Dans les années 1970, le secteur de l’agriculture se taillait la part du lion dans le PIB, plus de 20%. Aujourd’hui, les tendances ont changé. La contribution des parts agricole et industrielle ne constituent plus qu’une faible part du PIB martiniquais. Un PIB qui, tout comme les autres territoires ultra marins, reste en queue de peloton des régions françaises. « Ce sont donc des régions relativement pauvres par rapport au reste des régions de l’Hexagone », précise Sébastien Mathouraparsad.
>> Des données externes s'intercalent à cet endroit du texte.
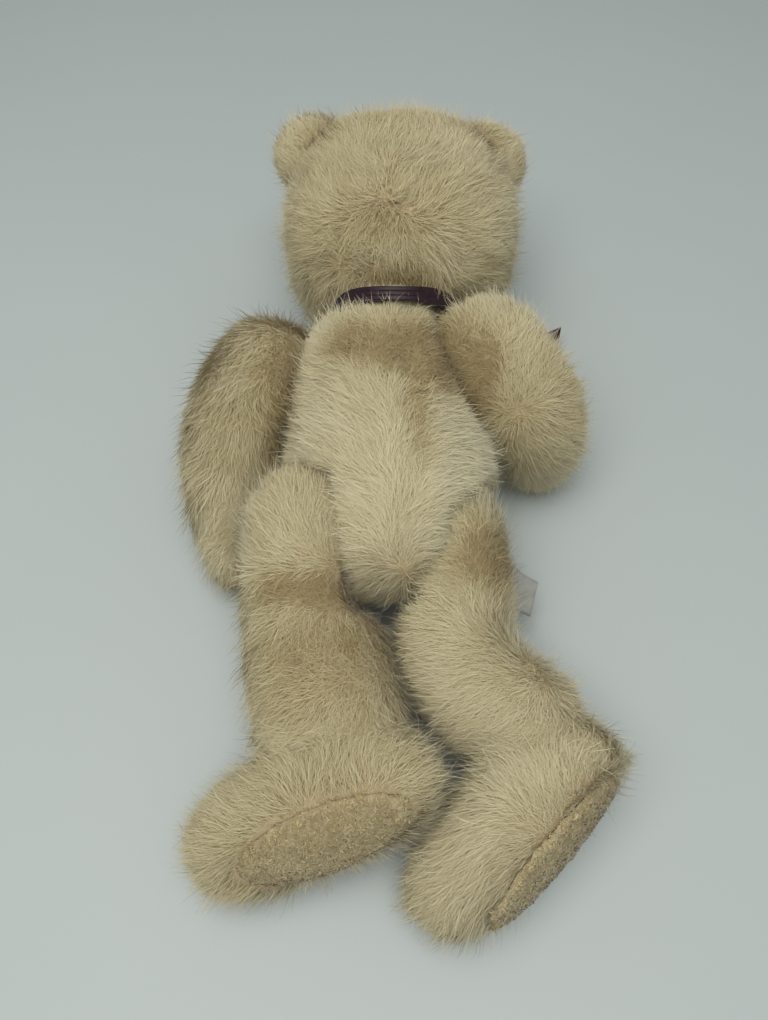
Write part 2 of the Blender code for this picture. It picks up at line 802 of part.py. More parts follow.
def thread_tube(name, points, radius):
    """A thick embroidery thread along layout points."""
    curve = bpy.data.curves.new(name, "CURVE")
    curve.dimensions = "3D"
    curve.bevel_depth = radius * MM
    curve.bevel_resolution = 1
    curve.use_fill_caps = True
    spline = curve.splines.new("POLY")
    spline.points.add(len(points) - 1)
    for target, point in zip(spline.points, points):
        target.co = (*vec(point), 1.0)
    outline = bpy.data.objects.new(name + "_line", curve)
    CUTTERS.objects.link(outline)
    return mesh_from_curve(name, outline, THREAD, NECK.empty)


def build_mouth():
    """The stitched line under the nose and the smile below it."""
    x0 = MUZZLE_CENTRE[0]
    lift = 1.3
    upright = [on_muzzle(x0, y, lift) for y in (108.0, 105.5, 103.0)]
    thread_tube("mouth_upright", upright, 0.6)
    smile = []
    for i in range(9):
        across = -9.0 + 18.0 * i / 8
        rise = 3.5 * (across / 9.0) ** 2
        smile.append(on_muzzle(x0 + across, 100.0 + rise, lift))
    thread_tube("mouth_smile", smile, 0.6)


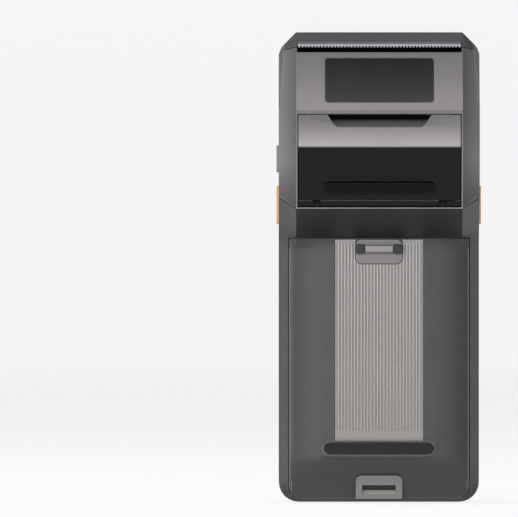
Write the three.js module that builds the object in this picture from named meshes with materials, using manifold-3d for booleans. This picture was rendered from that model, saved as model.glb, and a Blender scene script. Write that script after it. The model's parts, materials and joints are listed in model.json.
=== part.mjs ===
// Handheld point of sale terminal with a receipt printer in its head.
// Millimetres. X runs to the user's right, Z up along the body, and Y from the screen to the back.
// The origin is the centre of the grip, where a hand holds it.
import * as THREE from 'three';
import { mergeVertices } from 'three/addons/utils/BufferGeometryUtils.js';
import Module from 'manifold-3d';

const wasm = await Module();
wasm.setup();

// Clearances and stock
const gap = 0.3; // between pieces that seat on each other
const reach = 20; // overrun of a cutter past the piece that it cuts
const wall = 1.8; // silver housing and top cap
const gripWall = 2; // dark grip housing
const shafts = 24; // sides of a small cylinder
const fewSides = 14; // sides of a screw or post
const shortReach = 1; // overrun of a cutter where a long one would meet other walls
const sameSpot = 1e-4; // points closer than this are one
const roundShare = 0.99; // of half a slot's width, for ends that are all but a half circle

// Paper roll and the space round it set the size of the head
const rollRadius = 20;
const rollLength = 57.5;
const rollGap = 0.6;
const coreRadius = 6.8;
const coreWall = 0.9;
const bayWall = 1.2;
const doorThickness = 2.4;
const doorRoom = 2.1; // behind the roll, inside the door
const undersideRoom = 12.3; // from the top of the grip to the roll
const printerGap = 2.5; // from the roll to the printer chassis
const printerHeight = 17.5;
const topRoom = 9.8;
const sideRoom = 10.15; // beside the roll, for gears on one side
const rollFrontRoom = 1; // from the bay's bulkhead to the roll

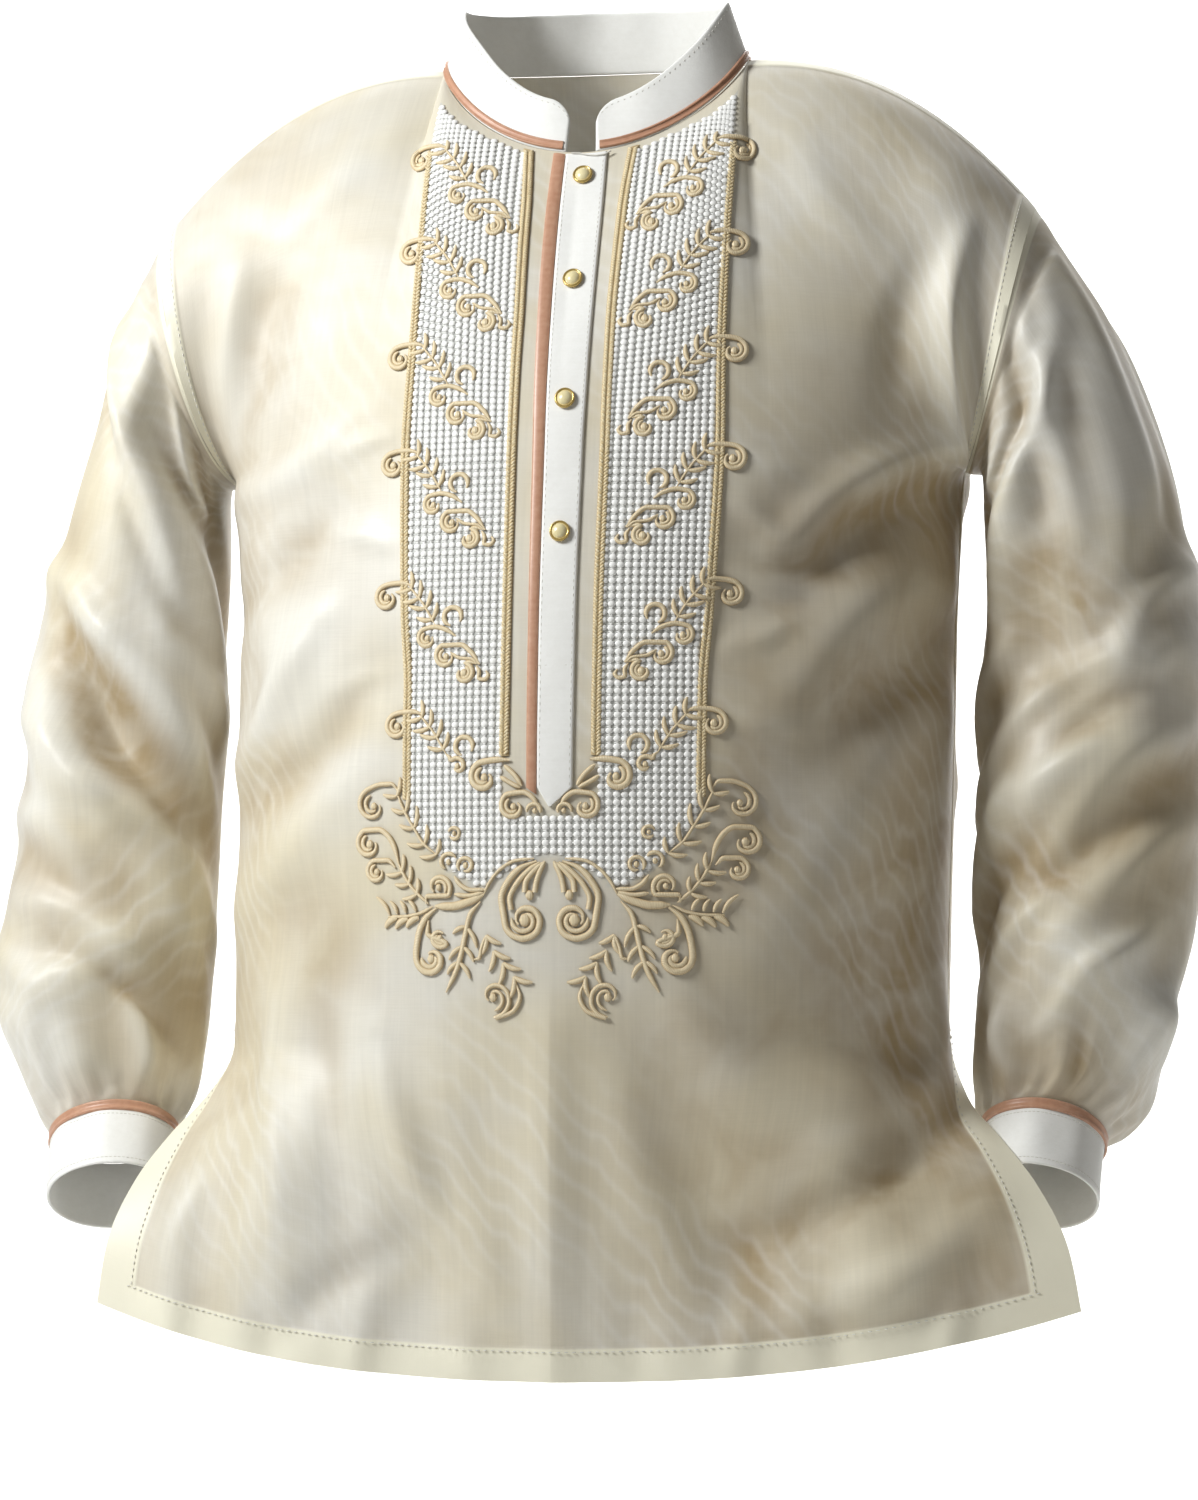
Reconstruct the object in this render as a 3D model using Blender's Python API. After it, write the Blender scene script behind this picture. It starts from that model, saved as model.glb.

L’étroitesse des marchés et l’insularité impactent les prix. « Quand il y a peu d’offre locale, elle est compensée par l’importation. Or, les importations sont grevées par les taxes », explique le professeur en économie. Ce dernier détaille les étapes que fera un produit importé pour arriver sur les étals locaux. Un premier intermédiaire intervient pour transporter le produit depuis l’usine. Puis le produit est mis en conteneur qui sera lui-même transporté à la douane, donc transit de port. Voyage en bateau. L’importateur récupère le produit. Transport direction les grossistes. Puis les détaillants chez qui le Martiniquais va faire ses achats.
La Martinique est passée d’une colonie extractive – par opposition à une colonie de peuplement, comme les Etats-Unis – à une économie extractive. Une colonie extractive est une colonie où les colons sont venus extraire les richesses. Sébastien Mathourapardad s’appuie sur les travaux du trio lauréat du prix Nobel d’économie Daron Acemoglu, James A. Robinson et Simon Johnson. « Le retard des économies extractives est dû à cette situation institutionnelle. Ce sont les institutions mises en place à l’époque qui s’inscrivent dans le temps et qui expliquent pourquoi il y a ce retard de développement », affirme le professeur.